## Extracted material
★ ★ ★ ★

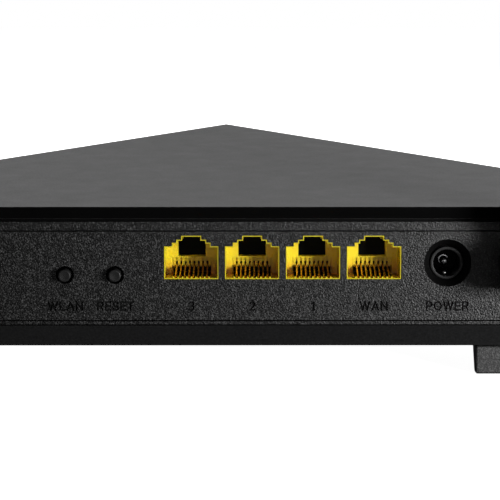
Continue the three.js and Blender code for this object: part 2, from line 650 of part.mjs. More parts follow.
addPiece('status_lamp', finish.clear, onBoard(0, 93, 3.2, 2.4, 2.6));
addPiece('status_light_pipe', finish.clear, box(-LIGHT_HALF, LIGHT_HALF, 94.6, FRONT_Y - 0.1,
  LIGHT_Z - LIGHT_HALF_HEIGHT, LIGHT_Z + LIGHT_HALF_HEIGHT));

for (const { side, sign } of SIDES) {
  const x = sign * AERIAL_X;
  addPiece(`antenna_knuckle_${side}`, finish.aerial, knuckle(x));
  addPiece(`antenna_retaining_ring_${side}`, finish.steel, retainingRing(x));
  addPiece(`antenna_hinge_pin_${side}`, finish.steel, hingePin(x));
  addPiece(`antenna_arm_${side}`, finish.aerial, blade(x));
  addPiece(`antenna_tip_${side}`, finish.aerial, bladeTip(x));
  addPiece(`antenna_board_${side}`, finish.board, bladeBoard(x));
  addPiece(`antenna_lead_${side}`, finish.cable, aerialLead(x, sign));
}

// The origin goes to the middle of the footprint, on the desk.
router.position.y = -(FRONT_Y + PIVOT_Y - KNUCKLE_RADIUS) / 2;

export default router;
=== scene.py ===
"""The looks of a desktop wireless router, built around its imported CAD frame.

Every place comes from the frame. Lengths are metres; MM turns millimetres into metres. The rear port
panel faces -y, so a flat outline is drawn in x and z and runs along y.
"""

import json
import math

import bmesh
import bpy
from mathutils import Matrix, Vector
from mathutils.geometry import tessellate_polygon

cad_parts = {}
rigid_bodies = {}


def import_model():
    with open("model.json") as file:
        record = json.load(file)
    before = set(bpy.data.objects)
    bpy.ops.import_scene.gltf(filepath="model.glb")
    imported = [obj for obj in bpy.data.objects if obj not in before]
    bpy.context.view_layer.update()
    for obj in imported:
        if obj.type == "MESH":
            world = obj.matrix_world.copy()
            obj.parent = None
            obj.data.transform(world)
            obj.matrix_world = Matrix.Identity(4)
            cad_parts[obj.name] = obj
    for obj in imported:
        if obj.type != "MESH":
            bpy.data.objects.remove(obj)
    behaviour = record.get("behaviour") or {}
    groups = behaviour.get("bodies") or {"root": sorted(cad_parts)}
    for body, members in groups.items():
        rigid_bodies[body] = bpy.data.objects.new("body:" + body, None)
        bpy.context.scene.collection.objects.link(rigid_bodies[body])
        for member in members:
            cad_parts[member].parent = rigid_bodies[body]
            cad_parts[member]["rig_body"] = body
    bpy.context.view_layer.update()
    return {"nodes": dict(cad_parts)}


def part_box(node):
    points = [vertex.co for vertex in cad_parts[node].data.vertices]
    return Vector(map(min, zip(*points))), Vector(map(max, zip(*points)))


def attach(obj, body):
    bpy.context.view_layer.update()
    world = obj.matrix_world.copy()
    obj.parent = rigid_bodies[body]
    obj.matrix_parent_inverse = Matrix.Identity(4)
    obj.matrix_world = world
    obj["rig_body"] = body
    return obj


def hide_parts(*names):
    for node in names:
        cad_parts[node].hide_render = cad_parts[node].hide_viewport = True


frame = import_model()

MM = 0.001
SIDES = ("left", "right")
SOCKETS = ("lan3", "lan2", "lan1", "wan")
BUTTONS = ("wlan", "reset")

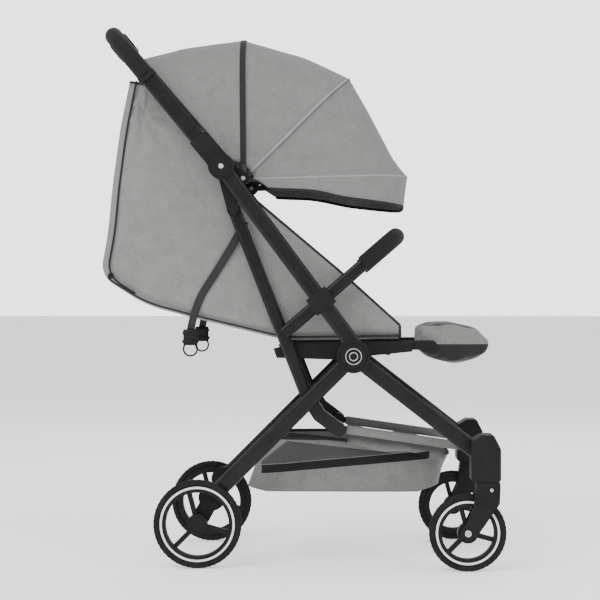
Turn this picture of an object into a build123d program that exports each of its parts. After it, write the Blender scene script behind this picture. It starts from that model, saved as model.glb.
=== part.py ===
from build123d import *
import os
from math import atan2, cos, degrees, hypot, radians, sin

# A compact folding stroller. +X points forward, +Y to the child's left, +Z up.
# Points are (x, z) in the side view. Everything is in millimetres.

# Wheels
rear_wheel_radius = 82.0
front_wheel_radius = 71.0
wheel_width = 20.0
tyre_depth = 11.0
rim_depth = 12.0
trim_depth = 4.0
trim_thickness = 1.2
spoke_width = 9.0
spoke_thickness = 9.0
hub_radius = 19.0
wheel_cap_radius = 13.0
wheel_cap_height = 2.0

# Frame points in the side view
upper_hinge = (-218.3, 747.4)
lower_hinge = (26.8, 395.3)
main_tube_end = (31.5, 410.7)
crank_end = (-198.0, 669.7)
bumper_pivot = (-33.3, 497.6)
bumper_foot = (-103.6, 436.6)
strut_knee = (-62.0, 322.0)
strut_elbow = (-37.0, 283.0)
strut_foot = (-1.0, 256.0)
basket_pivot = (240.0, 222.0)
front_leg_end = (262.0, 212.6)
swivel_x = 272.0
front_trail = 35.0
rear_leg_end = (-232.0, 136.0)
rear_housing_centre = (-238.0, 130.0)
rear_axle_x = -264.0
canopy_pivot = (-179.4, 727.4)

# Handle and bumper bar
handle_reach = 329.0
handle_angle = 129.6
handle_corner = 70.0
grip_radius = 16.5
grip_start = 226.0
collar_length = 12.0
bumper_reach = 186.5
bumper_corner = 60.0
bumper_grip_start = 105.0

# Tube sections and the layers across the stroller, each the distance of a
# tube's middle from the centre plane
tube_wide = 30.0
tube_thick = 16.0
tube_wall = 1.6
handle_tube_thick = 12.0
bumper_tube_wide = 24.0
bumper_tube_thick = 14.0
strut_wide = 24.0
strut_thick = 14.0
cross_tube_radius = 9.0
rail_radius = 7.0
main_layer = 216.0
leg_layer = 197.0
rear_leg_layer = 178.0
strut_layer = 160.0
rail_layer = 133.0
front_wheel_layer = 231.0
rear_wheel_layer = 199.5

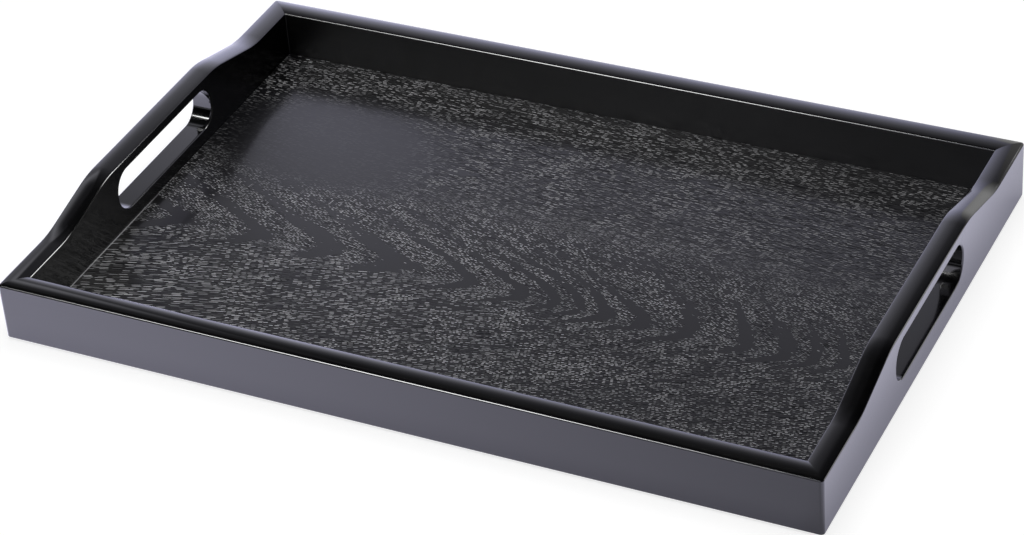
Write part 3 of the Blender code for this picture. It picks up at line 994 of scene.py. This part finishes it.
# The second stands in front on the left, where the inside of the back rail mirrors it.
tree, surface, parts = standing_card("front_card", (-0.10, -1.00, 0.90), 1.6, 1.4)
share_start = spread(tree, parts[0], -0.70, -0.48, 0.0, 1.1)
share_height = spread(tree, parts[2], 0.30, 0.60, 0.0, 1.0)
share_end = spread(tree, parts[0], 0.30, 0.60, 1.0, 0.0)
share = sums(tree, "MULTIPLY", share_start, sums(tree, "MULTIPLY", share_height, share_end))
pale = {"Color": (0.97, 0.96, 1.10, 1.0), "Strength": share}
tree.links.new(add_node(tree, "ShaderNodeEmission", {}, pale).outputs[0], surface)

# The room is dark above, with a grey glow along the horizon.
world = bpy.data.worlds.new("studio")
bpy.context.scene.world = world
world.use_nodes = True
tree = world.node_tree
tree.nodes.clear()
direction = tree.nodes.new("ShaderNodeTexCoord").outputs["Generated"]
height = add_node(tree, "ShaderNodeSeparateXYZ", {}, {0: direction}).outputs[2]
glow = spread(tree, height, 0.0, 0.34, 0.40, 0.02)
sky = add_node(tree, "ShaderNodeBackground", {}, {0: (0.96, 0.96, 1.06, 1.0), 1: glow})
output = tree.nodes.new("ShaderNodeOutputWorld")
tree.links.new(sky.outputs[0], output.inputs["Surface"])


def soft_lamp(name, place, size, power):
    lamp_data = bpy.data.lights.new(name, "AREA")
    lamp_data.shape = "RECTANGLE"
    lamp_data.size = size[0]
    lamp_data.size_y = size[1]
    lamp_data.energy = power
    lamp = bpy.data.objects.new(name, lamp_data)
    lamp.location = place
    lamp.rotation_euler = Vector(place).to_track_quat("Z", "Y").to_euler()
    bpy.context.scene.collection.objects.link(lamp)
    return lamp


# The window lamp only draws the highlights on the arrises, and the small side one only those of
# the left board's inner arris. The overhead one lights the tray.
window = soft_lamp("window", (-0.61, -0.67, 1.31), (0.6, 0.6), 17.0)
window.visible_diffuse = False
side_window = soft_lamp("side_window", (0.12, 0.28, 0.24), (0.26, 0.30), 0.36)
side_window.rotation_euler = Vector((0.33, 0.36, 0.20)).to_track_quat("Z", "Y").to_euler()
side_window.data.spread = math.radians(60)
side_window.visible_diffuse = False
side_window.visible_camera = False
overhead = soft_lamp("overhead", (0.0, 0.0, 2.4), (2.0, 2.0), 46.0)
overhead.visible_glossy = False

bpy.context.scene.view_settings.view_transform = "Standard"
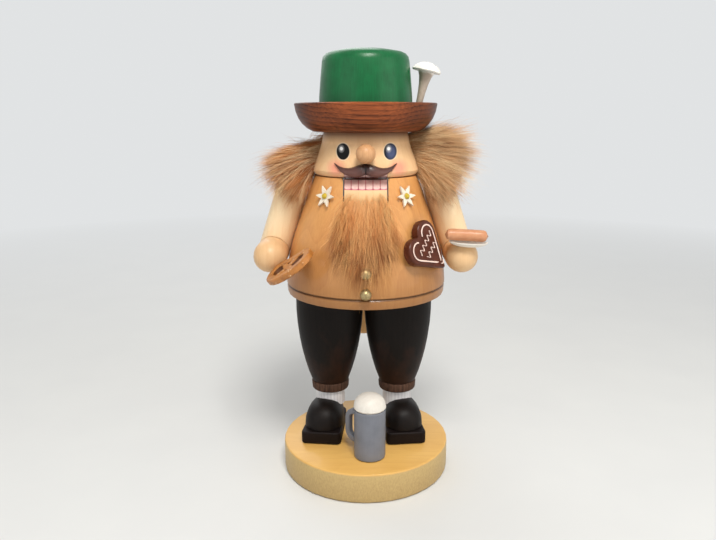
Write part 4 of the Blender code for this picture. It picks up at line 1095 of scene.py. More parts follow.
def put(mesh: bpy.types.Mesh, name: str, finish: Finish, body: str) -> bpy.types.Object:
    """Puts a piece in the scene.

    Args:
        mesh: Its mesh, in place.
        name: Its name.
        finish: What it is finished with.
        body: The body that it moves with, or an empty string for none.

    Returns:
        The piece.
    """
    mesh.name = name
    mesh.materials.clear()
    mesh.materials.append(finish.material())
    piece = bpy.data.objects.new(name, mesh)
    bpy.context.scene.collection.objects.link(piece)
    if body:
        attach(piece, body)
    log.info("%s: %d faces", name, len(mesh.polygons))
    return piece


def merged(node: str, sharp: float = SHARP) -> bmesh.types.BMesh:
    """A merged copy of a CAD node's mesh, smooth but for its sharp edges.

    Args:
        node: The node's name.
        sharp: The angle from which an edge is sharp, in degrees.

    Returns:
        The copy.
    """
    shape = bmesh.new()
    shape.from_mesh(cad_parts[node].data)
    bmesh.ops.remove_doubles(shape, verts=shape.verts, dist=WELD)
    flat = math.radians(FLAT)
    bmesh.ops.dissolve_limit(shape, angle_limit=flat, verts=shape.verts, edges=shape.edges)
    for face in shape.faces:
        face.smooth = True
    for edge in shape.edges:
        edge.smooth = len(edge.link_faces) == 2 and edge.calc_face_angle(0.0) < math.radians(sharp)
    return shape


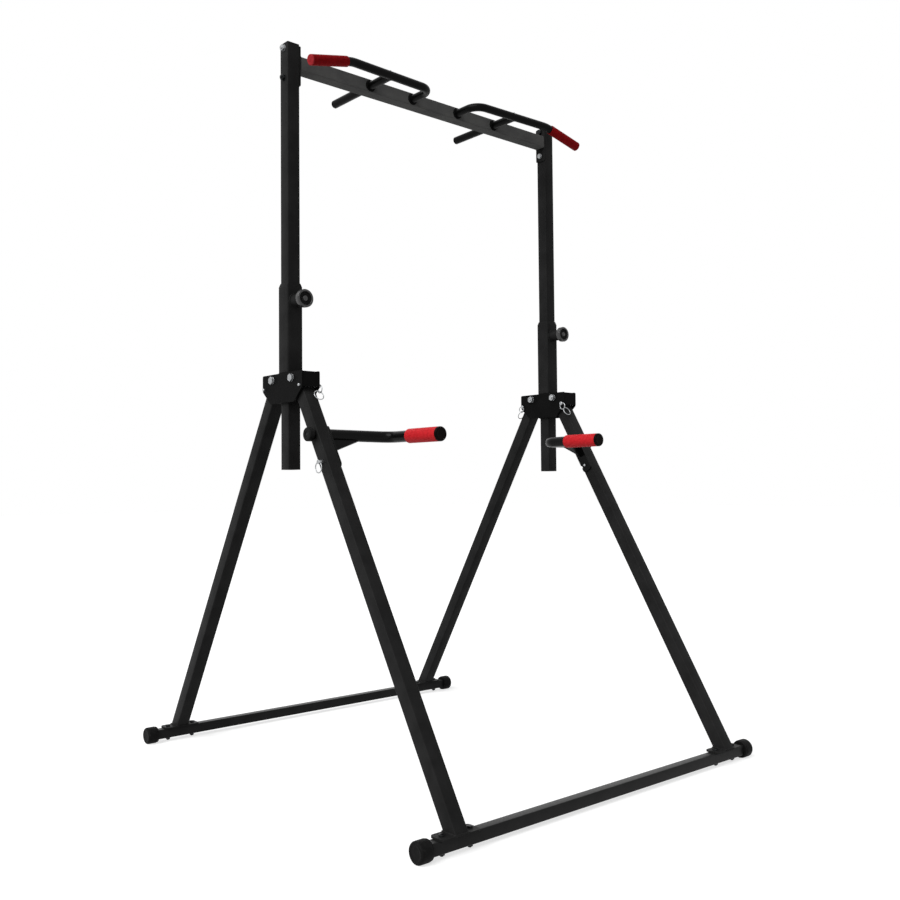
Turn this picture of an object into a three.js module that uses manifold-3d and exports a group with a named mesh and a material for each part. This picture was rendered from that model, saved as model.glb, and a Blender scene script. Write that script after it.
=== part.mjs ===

★ ★ ★ ★

## Required work
Among the records above, extract exactly the lines from the line with "on the desk." to the line with "points = [vertex.co", both lines included, and leave out the rest.

## Written reply
// The origin goes to the middle of the footprint, on the desk.
router.position.y = -(FRONT_Y + PIVOT_Y - KNUCKLE_RADIUS) / 2;

export default router;
=== scene.py ===
"""The looks of a desktop wireless router, built around its imported CAD frame.

Every place comes from the frame. Lengths are metres; MM turns millimetres into metres. The rear port
panel faces -y, so a flat outline is drawn in x and z and runs along y.
"""

import json
import math

import bmesh
import bpy
from mathutils import Matrix, Vector
from mathutils.geometry import tessellate_polygon

cad_parts = {}
rigid_bodies = {}


def import_model():
    with open("model.json") as file:
        record = json.load(file)
    before = set(bpy.data.objects)
    bpy.ops.import_scene.gltf(filepath="model.glb")
    imported = [obj for obj in bpy.data.objects if obj not in before]
    bpy.context.view_layer.update()
    for obj in imported:
        if obj.type == "MESH":
            world = obj.matrix_world.copy()
            obj.parent = None
            obj.data.transform(world)
            obj.matrix_world = Matrix.Identity(4)
            cad_parts[obj.name] = obj
    for obj in imported:
        if obj.type != "MESH":
            bpy.data.objects.remove(obj)
    behaviour = record.get("behaviour") or {}
    groups = behaviour.get("bodies") or {"root": sorted(cad_parts)}
    for body, members in groups.items():
        rigid_bodies[body] = bpy.data.objects.new("body:" + body, None)
        bpy.context.scene.collection.objects.link(rigid_bodies[body])
        for member in members:
            cad_parts[member].parent = rigid_bodies[body]
            cad_parts[member]["rig_body"] = body
    bpy.context.view_layer.update()
    return {"nodes": dict(cad_parts)}


def part_box(node):
    points = [vertex.co for vertex in cad_parts[node].data.vertices]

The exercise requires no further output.